A verdade é que um acontecimento tão impactante pede reflexão cautelosa, exige a tentativa de olharmos para os seus atores sem a pressa das explicações fáceis, dos slogans oportunistas, das comparações infelizes.

Minhas primeiras palavras sobre o episódio são ao mesmo tempo uma tímida tentativa de distanciamento e de aproximação. A civilização ocidental assentou os seus alicerces sob os gumes de uma crítica aguda e cortante. Os mais de dois mil anos de tradição do pensamento ocidental, legou-nos Descartes, os enciclopedistas,Marx e Frankfurtianos, e devemos parar por aqui, pois a lista não caberia nesse nosso artigo.

Se nos voltarmos para a arte, poderemos dizer, que será a arte, a boa arte, senão esse lugar de escavações, essa semeadura da dúvida, da inquietação, do agulhão mais fundo da ironia e do humor sardônico, ao velho estilo voltairiano?

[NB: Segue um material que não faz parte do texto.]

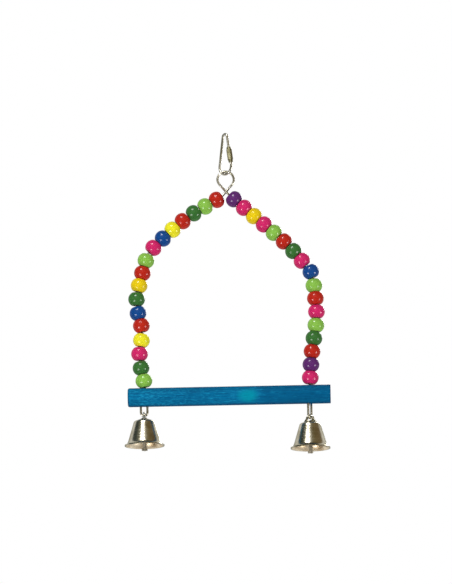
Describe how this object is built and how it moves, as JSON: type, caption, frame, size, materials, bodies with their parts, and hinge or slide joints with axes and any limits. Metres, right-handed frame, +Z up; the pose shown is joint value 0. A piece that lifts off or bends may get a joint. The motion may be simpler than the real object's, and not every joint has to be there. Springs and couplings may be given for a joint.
{
  "type": "bird swing",
  "caption": "Hanging cage swing: a bent wire arch strung with coloured beads over a dyed dowel perch, a bell under each end, hung from a screw link.",
  "frame": {"origin": "inside of the link's top bend, where a cage bar lies", "axes": "+Z up along the hang, +X along the perch towards the end with the longer bell eye, -Y to the front"},
  "size_m": [0.1309, 0.0252, 0.2083],
  "materials": {
    "link_steel": "bright zinc plating",
    "sleeve_brass": "yellowed zinc plating, dull",
    "wire_steel": "drawn, plated wire",
    "perch_wood": "blue water stain, open grain",
    "bell_nickel": "nickel plating with a warm cast",
    "clapper_zinc": "dull cast zinc",
    "staple_steel": "drawn wire",
    "bead_red": "red dye under gloss lacquer",
    "bead_lime": "lime dye under gloss lacquer",
    "bead_green": "green dye under gloss lacquer",
    "bead_lemon": "lemon dye under gloss lacquer",
    "bead_gold": "gold dye under gloss lacquer",
    "bead_blue": "blue dye under gloss lacquer",
    "bead_pink": "pink dye under gloss lacquer",
    "bead_purple": "purple dye under gloss lacquer"
  },
  "bodies": {
    "link": {"quick_link": "link_steel"},
    "sleeve": {"link_sleeve": "sleeve_brass"},
    "frame": {"frame_wire": "wire_steel", "perch": "perch_wood"},
    "bell_left": {"bell_left": "bell_nickel", "staple_left": "staple_steel"},
    "bell_right": {"bell_right": "bell_nickel", "staple_right": "staple_steel"},
    "clapper_left": {"clapper_left": "clapper_zinc"},
    "clapper_right": {"clapper_right": "clapper_zinc"},
    "bead_left_01": {"bead_left_01": "bead_red"},
    "bead_left_02": {"bead_left_02": "bead_lime"},
    "bead_left_03": {"bead_left_03": "bead_green"},
    "bead_left_04": {"bead_left_04": "bead_red"},
    "bead_left_05": {"bead_left_05": "bead_lemon"},
    "bead_left_06": {"bead_left_06": "bead_blue"},
    "bead_left_07": {"bead_left_07": "bead_pink"},
    "bead_left_08": {"bead_left_08": "bead_lime"},
    "bead_left_09": {"bead_left_09": "bead_red"},
    "bead_left_10": {"bead_left_10": "bead_gold"},
    "bead_left_11": {"bead_left_11": "bead_green"},
    "bead_left_12": {"bead_left_12": "bead_blue"},
    "bead_left_13": {"bead_left_13": "bead_red"},
    "bead_left_14": {"bead_left_14": "bead_lemon"},
    "bead_left_15": {"bead_left_15": "bead_pink"},
    "bead_left_16": {"bead_left_16": "bead_green"},
    "bead_left_17": {"bead_left_17": "bead_lime"},
    "bead_right_01": {"bead_right_01": "bead_purple"},
    "bead_right_02": {"bead_right_02": "bead_pink"},
    "bead_right_03": {"bead_right_03": "bead_gold"},
    "bead_right_04": {"bead_right_04": "bead_pink"},
    "bead_right_05": {"bead_right_05": "bead_lime"},
    "bead_right_06": {"bead_right_06": "bead_red"},
    "bead_right_07": {"bead_right_07": "bead_green"},
    "bead_right_08": {"bead_right_08": "bead_pink"},
    "bead_right_09": {"bead_right_09": "bead_blue"},
    "bead_right_10": {"bead_right_10": "bead_lime"},
    "bead_right_11": {"bead_right_11": "bead_red"},
    "bead_right_12": {"bead_right_12": "bead_pink"},
    "bead_right_13": {"bead_right_13": "bead_lime"},
    "bead_right_14": {"bead_right_14": "bead_green"},
    "bead_right_15": {"bead_right_15": "bead_red"},
    "bead_right_16": {"bead_right_16": "bead_purple"},
    "bead_right_17": {"bead_right_17": "bead_pink"}
  },
  "joints": [
    {"name": "sleeve_slide", "type": "slide", "parent": "link", "child": "sleeve", "axis": [-0.1209, 0.1209, 0.9853], "range_m": [0, 0.0062]},
    {"name": "frame_swing", "type": "hinge", "parent": "link", "child": "frame", "pos_m": [0, 0, -0.0238], "axis": [1, 0, 0], "range_deg": [-45, 45]},
    {"name": "bead_left_01_spin", "type": "hinge", "parent": "frame", "child": "bead_left_01", "pos_m": [-0.00593, 0.0009, -0.04194], "axis": [0.8472, 0, 0.5312], "continuous": true},
    {"name": "bead_left_02_spin", "type": "hinge", "parent": "frame", "child": "bead_left_02", "pos_m": [-0.01336, 0.0009, -0.04612], "axis": [0.8775, 0, 0.4797], "continuous": true},
    {"name": "bead_left_03_spin", "type": "hinge", "parent": "frame", "child": "bead_left_03", "pos_m": [-0.02077, 0.0009, -0.05046], "axis": [0.8423, 0, 0.5391], "continuous": true},
    {"name": "bead_left_04_spin", "type": "hinge", "parent": "frame", "child": "bead_left_04", "pos_m": [-0.02783, 0.0009, -0.05546], "axis": [0.7878, 0, 0.6159], "continuous": true},
    {"name": "bead_left_05_spin", "type": "hinge", "parent": "frame", "child": "bead_left_05", "pos_m": [-0.03438, 0.0009, -0.06093], "axis": [0.7523, 0, 0.6588], "continuous": true},
    {"name": "bead_left_06_spin", "type": "hinge", "parent": "frame", "child": "bead_left_06", "pos_m": [-0.04066, 0.0009, -0.06661], "axis": [0.7301, 0, 0.6834], "continuous": true},
    {"name": "bead_left_07_spin", "type": "hinge", "parent": "frame", "child": "bead_left_07", "pos_m": [-0.04675, 0.0009, -0.07256], "axis": [0.6942, 0, 0.7198], "continuous": true},
    {"name": "bead_left_08_spin", "type": "hinge", "parent": "frame", "child": "bead_left_08", "pos_m": [-0.05168, 0.0009, -0.08079], "axis": [0.2982, 0, 0.9545], "continuous": true},
    {"name": "bead_left_09_spin", "type": "hinge", "parent": "frame", "child": "bead_left_09", "pos_m": [-0.054, 0.0009, -0.08891], "axis": [0.2672, 0, 0.9636], "continuous": true},
    {"name": "bead_left_10_spin", "type": "hinge", "parent": "frame", "child": "bead_left_10", "pos_m": [-0.05623, 0.0009, -0.09697], "axis": [0.2654, 0, 0.9641], "continuous": true},
    {"name": "bead_left_11_spin", "type": "hinge", "parent": "frame", "child": "bead_left_11", "pos_m": [-0.05791, 0.0009, -0.10581], "axis": [0.0637, 0, 0.998], "continuous": true},
    {"name": "bead_left_12_spin", "type": "hinge", "parent": "frame", "child": "bead_left_12", "pos_m": [-0.05715, 0.0009, -0.11491], "axis": [-0.2084, 0, 0.978], "continuous": true},
    {"name": "bead_left_13_spin", "type": "hinge", "parent": "frame", "child": "bead_left_13", "pos_m": [-0.05514, 0.0009, -0.123], "axis": [-0.2103, 0, 0.9776], "continuous": true},
    {"name": "bead_left_14_spin", "type": "hinge", "parent": "frame", "child": "bead_left_14", "pos_m": [-0.05518, 0.0009, -0.13245], "axis": [0.1965, 0, 0.9805], "continuous": true},
    {"name": "bead_left_15_spin", "type": "hinge", "parent": "frame", "child": "bead_left_15", "pos_m": [-0.0565, 0.0009, -0.14124], "axis": [0.0406, 0, 0.9992], "continuous": true},
    {"name": "bead_left_16_spin", "type": "hinge", "parent": "frame", "child": "bead_left_16", "pos_m": [-0.05568, 0.0009, -0.15027], "axis": [-0.206, 0, 0.9786], "continuous": true},
    {"name": "bead_left_17_spin", "type": "hinge", "parent": "frame", "child": "bead_left_17", "pos_m": [-0.05397, 0.0009, -0.15859], "axis": [-0.1648, 0, 0.9863], "continuous": true},
    {"name": "bead_right_01_spin", "type": "hinge", "parent": "frame", "child": "bead_right_01", "pos_m": [0.00517, -0.0009, -0.04214], "axis": [-0.7266, 0, 0.687], "continuous": true},
    {"name": "bead_right_02_spin", "type": "hinge", "parent": "frame", "child": "bead_right_02", "pos_m": [0.01143, -0.0009, -0.04782], "axis": [-0.7489, 0, 0.6626], "continuous": true},
    {"name": "bead_right_03_spin", "type": "hinge", "parent": "frame", "child": "bead_right_03", "pos_m": [0.01769, -0.0009, -0.05335], "axis": [-0.749, 0, 0.6626], "continuous": true},
    {"name": "bead_right_04_spin", "type": "hinge", "parent": "frame", "child": "bead_right_04", "pos_m": [0.02394, -0.0009, -0.05889], "axis": [-0.7489, 0, 0.6626], "continuous": true},
    {"name": "bead_right_05_spin", "type": "hinge", "parent": "frame", "child": "bead_right_05", "pos_m": [0.0302, -0.0009, -0.06442], "axis": [-0.749, 0, 0.6626], "continuous": true},
    {"name": "bead_right_06_spin", "type": "hinge", "parent": "frame", "child": "bead_right_06", "pos_m": [0.03647, -0.0009, -0.07018], "axis": [-0.7159, 0, 0.6982], "continuous": true},
    {"name": "bead_right_07_spin", "type": "hinge", "parent": "frame", "child": "bead_right_07", "pos_m": [0.04238, -0.0009, -0.0765], "axis": [-0.6483, 0, 0.7614], "continuous": true},
    {"name": "bead_right_08_spin", "type": "hinge", "parent": "frame", "child": "bead_right_08", "pos_m": [0.0477, -0.0009, -0.08296], "axis": [-0.642, 0, 0.7667], "continuous": true},
    {"name": "bead_right_09_spin", "type": "hinge", "parent": "frame", "child": "bead_right_09", "pos_m": [0.05323, -0.0009, -0.09018], "axis": [-0.4389, 0, 0.8986], "continuous": true},
    {"name": "bead_right_10_spin", "type": "hinge", "parent": "frame", "child": "bead_right_10", "pos_m": [0.05505, -0.0009, -0.09914], "axis": [-0.0959, 0, 0.9954], "continuous": true},
    {"name": "bead_right_11_spin", "type": "hinge", "parent": "frame", "child": "bead_right_11", "pos_m": [0.05584, -0.0009, -0.10746], "axis": [-0.0933, 0, 0.9956], "continuous": true},
    {"name": "bead_right_12_spin", "type": "hinge", "parent": "frame", "child": "bead_right_12", "pos_m": [0.05633, -0.0009, -0.11609], "axis": [-0.0044, 0, 1], "continuous": true},
    {"name": "bead_right_13_spin", "type": "hinge", "parent": "frame", "child": "bead_right_13", "pos_m": [0.05581, -0.0009, -0.12483], "axis": [0.1232, 0, 0.9924], "continuous": true},
    {"name": "bead_right_14_spin", "type": "hinge", "parent": "frame", "child": "bead_right_14", "pos_m": [0.05439, -0.0009, -0.13327], "axis": [0.1871, 0, 0.9823], "continuous": true},
    {"name": "bead_right_15_spin", "type": "hinge", "parent": "frame", "child": "bead_right_15", "pos_m": [0.05302, -0.0009, -0.1417], "axis": [0.1305, 0, 0.9915], "continuous": true},
    {"name": "bead_right_16_spin", "type": "hinge", "parent": "frame", "child": "bead_right_16", "pos_m": [0.05216, -0.0009, -0.1502], "axis": [0.0724, 0, 0.9974], "continuous": true},
    {"name": "bead_right_17_spin", "type": "hinge", "parent": "frame", "child": "bead_right_17", "pos_m": [0.05157, -0.0009, -0.15856], "axis": [0.0809, 0, 0.9967], "continuous": true},
    {"name": "bell_left_swing", "type": "hinge", "parent": "frame", "child": "bell_left", "pos_m": [-0.05403, 0.0009, -0.18109], "axis": [1, 0, 0], "range_deg": [-60, 60]},
    {"name": "clapper_left_swing", "type": "hinge", "parent": "bell_left", "child": "clapper_left", "pos_m": [-0.05403, 0.0009, -0.18669], "axis": [1, 0, 0], "range_deg": [-32, 32]},
    {"name": "bell_right_swing", "type": "hinge", "parent": "frame", "child": "bell_right", "pos_m": [0.05088, 0.00088, -0.18439], "axis": [0.5, 0.866, 0], "range_deg": [-60, 60]},
    {"name": "clapper_right_swing", "type": "hinge", "parent": "bell_right", "child": "clapper_right", "pos_m": [0.05088, 0.00088, -0.18999], "axis": [0.5, 0.866, 0], "range_deg": [-32, 32]}
  ]
}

Que não se espere pois do ocidente civilizado, a disposição para a generosidade, o respeito às crenças do outro, às diferenças, sobretudo ali onde o ocidente esmera-se por fazer valer sua opinião, no terreno da arte.

Sim, a liberdade de expressão é uma conquista da Europa moderna e o seu berço pode-se dizer, é a França. Os cartunistas sabiam que estavam brincando com fogo, e acicatavam, provocavam, escavavam os lugares das crenças, dos fanatismos, das superstições,

Com traços firmes, esgaravatavam o muro extremo da fé cega, com ponta de faca afiada, somente para fazer brilhar a liberdade da ousadia, da indisciplina e da criação.

Sequer foram surpreendidos em sua reunião de trabalho. Esperavam por aquilo. Mas esperavam também, que o Estado os protegesse. Surpreende a facilidade com que os irmãos adentraram ao recinto, chamaram seus desafetos e os mataram.

Quebrou-se a possibilidade do debate, da contra-argumentação.Os poderosos, os oportunistas, os ingênuos, movem-se agora sobre os escombros dessa triste história recente, e eu tento encontrar um ponto de equilíbrio, nesse meu oceano feito de mágoa e de pena, pelos cartunistas que se foram, pelos irmãos, que deram a sua vida por um ato extremo de desespero cego. A que poder serviram eles? Para além das declarações de responsabilidade, que poder saberá melhor apropriar-se desse acontecimento?